Selain itu, kain batik produksi Populo Batik juga ramah lingkungan, berkebalikan dengan stigma industri tekstil saat ini. Pewarnaan Populo Batik menggunakan bahan alami dari tumbuhan. Kreasi Populo Batik dijual dengan harga mulai Rp 1,5 juta hingga Rp 25 juta. Peminatnya pun banyak yang berasal dari mancanegara.
Memasukkan unsur kebaruan ke dalam budaya lokal juga diyakini Dade Akbar, pebisnis kuliner yang terkenal melalui akun Instagram Warteg Gourmet (@warteggourmet). Menurut dia, masyarakat akan selalu haus terhadap sesuatu yang baru.
“Jadi, perlu ada suatu hal yang baru yang dapat menarik kembali mereka kepada bentuk kreasi lokal,” kata Dade.
Dalam akun Instagramnya, Dade mengkreasikan makanan rumahan Indonesia ala warteg dengan gaya restoran hotel bintang lima. Gado-gado dan siomay Bandung pun ia dekonstruksi menjadi hidangan yang trendi. Warteg Gourmet kini berkembang menjadi layanan kuliner, konsultan restoran, hingga pembicara seminar.
Mercusuar budaya
Momentum peningkatan selera masyarakat terhadap kreasi dan konten dalam negeri ini dinilai harus dimanfaatkan untuk memperkuat keberadaan budaya Indonesia di kancah internasional.
Muhammad Khoirun Nassar, pendiri paguyuban seni Swara Gembira, mempercayai, kebanggaan atas kebudayaan lokal adalah langkah pertama yang harus dilalui Indonesia sebelum produk-produk budaya negeri ini dapat dicintai oleh warga dunia selayaknya Hollywood dan K-Pop.
“Kemudian, karya-karya kreatif ini harus memiliki identitas yang benar-benar Indonesia atau meramu berbagai unsur dari seni-budaya Indonesia.
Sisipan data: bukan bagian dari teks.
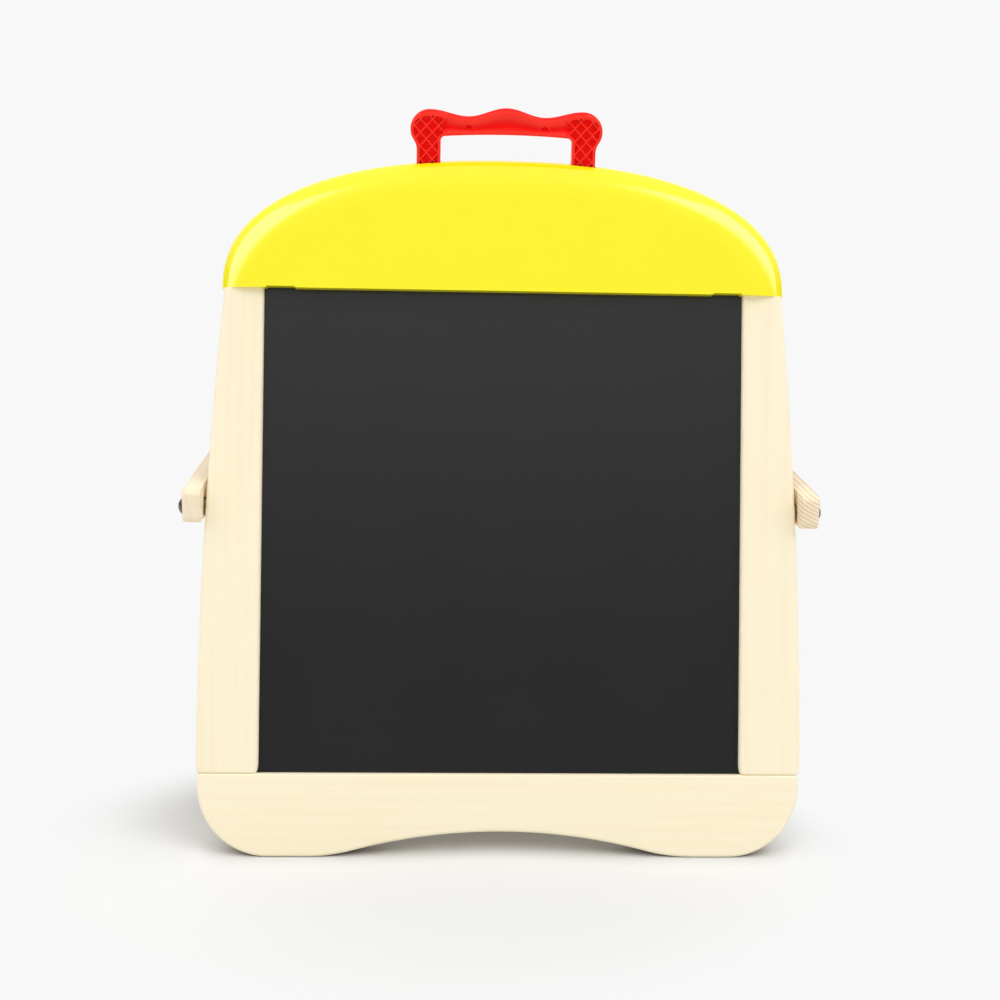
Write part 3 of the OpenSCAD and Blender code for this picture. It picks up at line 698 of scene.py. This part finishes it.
def vector_math(tree, operation, *values):
    """One step of arithmetic on vectors."""
    node = tree.nodes.new("ShaderNodeVectorMath")
    node.operation = operation
    for socket, value in zip(node.inputs, values):
        if isinstance(value, bpy.types.NodeSocket):
            tree.links.new(value, socket)
        else:
            socket.default_value = value
    return node.outputs["Value" if operation == "LENGTH" else "Vector"]


def axes(tree, vector):
    """The vector's X, Y and Z as separate outputs."""
    node = tree.nodes.new("ShaderNodeSeparateXYZ")
    tree.links.new(vector, node.inputs[0])
    return node.outputs


def ramp(tree, value, start, stop, low=0.0, high=1.0):
    """A soft step from low to high while the value goes from start to stop."""
    node = tree.nodes.new("ShaderNodeMapRange")
    node.interpolation_type = "SMOOTHSTEP"
    tree.links.new(value, node.inputs["Value"])
    for label, number in (("From Min", start), ("From Max", stop), ("To Min", low), ("To Max", high)):
        node.inputs[label].default_value = number
    return node.outputs["Result"]


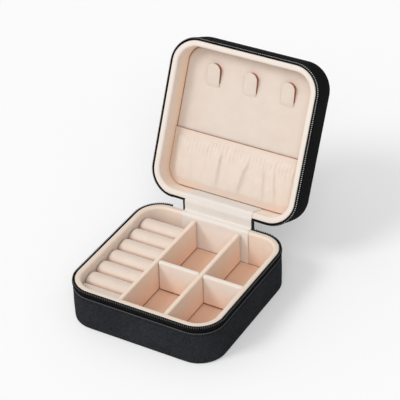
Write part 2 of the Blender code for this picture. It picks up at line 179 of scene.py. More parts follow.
def wall_x(y, depth):
    """How far out the wall at this depth stands in X, at a place in Y."""
    reach = HALF_SIDE - CORNER_RADIUS
    beyond = max(abs(y) - reach, 0.0)
    radius = CORNER_RADIUS - depth
    return reach + math.sqrt(max(radius * radius - beyond * beyond, 0.0))


def mix(a, b, share):
    return a + (b - a) * share


def ease(share):
    share = min(max(share, 0.0), 1.0)
    return share * share * (3 - 2 * share)


def wave(x, y, z, size):
    """Smooth noise between about -1 and 1 with features of that size."""
    return noise.noise(Vector((x, y, z)) / size)


def angles(turn, steps):
    """Even steps from nothing to a turn, both ends kept."""
    return [turn * step / steps for step in range(steps + 1)]


def drawn_in(from_end, reach, size):
    """How far a rounded end pulls in: its whole size at the end, and nothing past its reach."""
    return size * (1 - math.sqrt(max(1 - (1 - min(from_end / reach, 1)) ** 2, 0)))


def arc(centre, radius, start, end, steps):
    """Points on a circle in any plane, from one angle to another, in degrees."""
    made = []
    for step in range(steps + 1):
        angle = math.radians(mix(start, end, step / steps))
        made.append((centre[0] + radius * math.cos(angle), centre[1] + radius * math.sin(angle)))
    return made


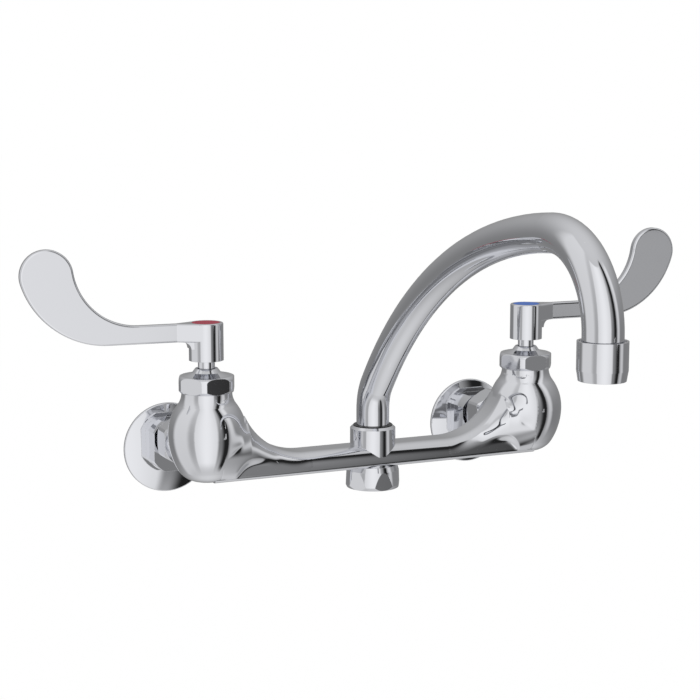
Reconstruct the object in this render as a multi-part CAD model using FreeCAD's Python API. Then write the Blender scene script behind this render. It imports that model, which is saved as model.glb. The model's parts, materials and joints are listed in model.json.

Motif Indonesia, rasa Indonesia, watak Indonesia. Harus punya kepribadian,” kata Oi, nama panggilan Muhammad Khoirun Nassar.
Melalui Swara Gembira, Oi telah menggelar enam pertunjukan yang mementaskan ragam budaya Indonesia, dari tari-tarian tradisional hingga lagu-lagu pop. Pada pertunjukan terakhir bertajuk “Hip Hip Hura”, Oi membuat tribute kepada almarhum Chrisye melalui 14 tarian tradisional Nusantara yang digabungkan dengan lagu-lagu populer penyanyi legendaris itu.
Baca juga: Hip Hip Hura, Sebuah Pelajaran tentang Indonesia dari Chrisye
Langkah lanjutan dalam upaya mempopulerkan budaya Indonesia di kancah internasional, menurut Oi, adalah gotong-royong multi-disiplin seni. Ia melihat negara-negara “pemenang kebudayaan”, seperti Korea Selatan dan Jepang, berhasil mengkampanyekan berbagai bentuk kebudayaannya secara sinkron, baik itu tata busana, kuliner, musik, maupun film.
“Contohnya adalah Korea Selatan. Mereka tidak takut untuk menggunakan bahasa Korea dalam musik, film, hingga makanannya. Sampai-sampai, remaja Indonesia pun belajar bahasa Korea,” kata Oi.
Oi bercita-cita Indonesia menjadi salah satu mercusuar budaya dunia. Tanpa cinta terhadap produk dan budaya dalam negeri, impian tersebut tidak akan terwujud. “Kita semua harus berusaha tiada henti. Terus berusaha,” kata dia.